During the game, Bowers was a star on both sides of the bat. “We beat them one to nothing… we squeaked out a run in the third inning and I was involved in it,” Bowers said.
“Our third baseman had gotten hurt,” Bowers said. “I was normally second and first, but our third baseman had gotten hurt maybe six weeks before, so I had gotten moved to third for my senior year. Our pitching was slow, so of course they’re pulling them all. And it was fascinating because, of the 21 outs in the game, I had something like 13 or 15 right to me.”
“That was very fun, and our pitcher didn’t walk people, you know, everybody kind of was on the ball,” Bowers said. “It was just great, it was a full team effort and to beat them who were ranked number five.”
In Bowers’ senior season, everything seemed to click. “My senior year I hit very well and I was second team all region.” Bowers said.

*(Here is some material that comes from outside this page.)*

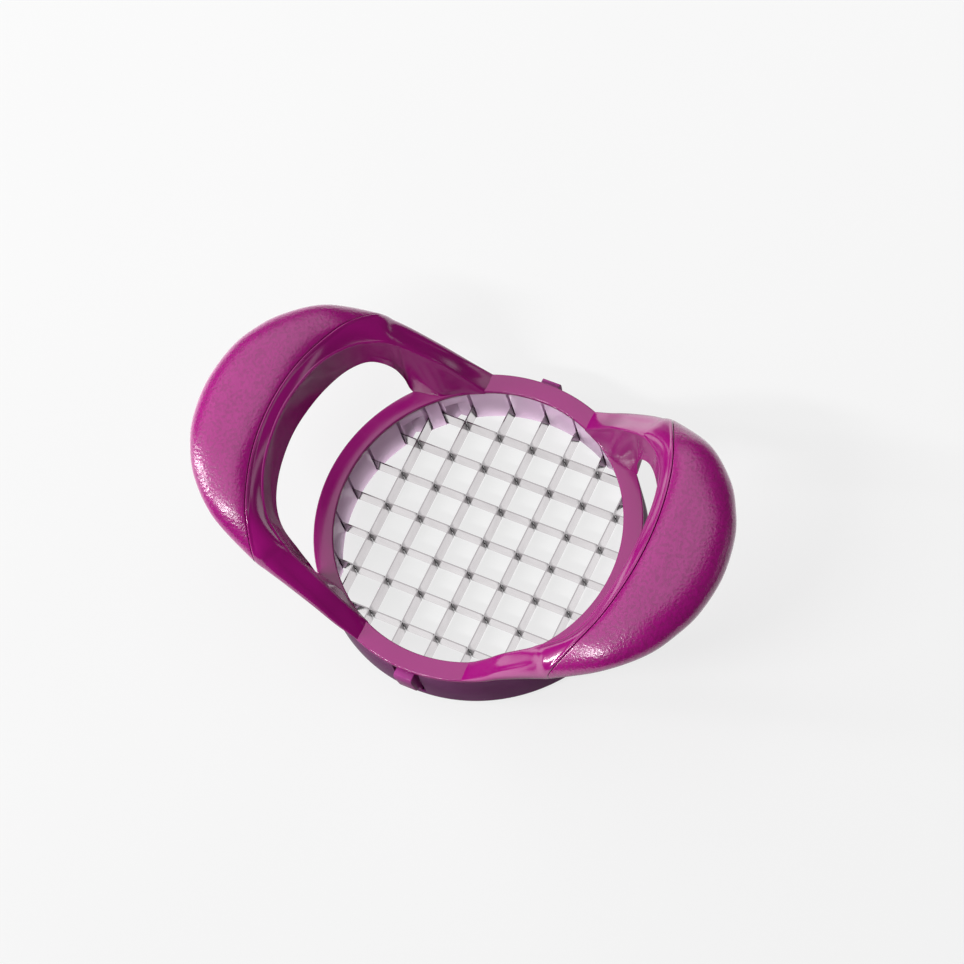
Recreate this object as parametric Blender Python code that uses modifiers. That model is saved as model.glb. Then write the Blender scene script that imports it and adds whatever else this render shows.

After graduating from Stanford, Bowers was unsure of what to do next. She had previously coached youth softball, and enjoyed her interaction with that age group. She found an ad in the paper for a tutor during the summer for a local private school and decided to try it out.
After tutoring in the summer, Bowers decided to teach, interning at Gunn while still coaching junior varsity softball at Paly. The next year, Paly had an opening for a teacher, and Bowers jumped at the opportunity.
Bowers remained active, coaching softball and even playing on a co-ed team until she was around 40.
The impact of softball and sports in general has been huge for Bowers throughout her life, still able to remember the exact events of that Arizona game now, some 30 years later.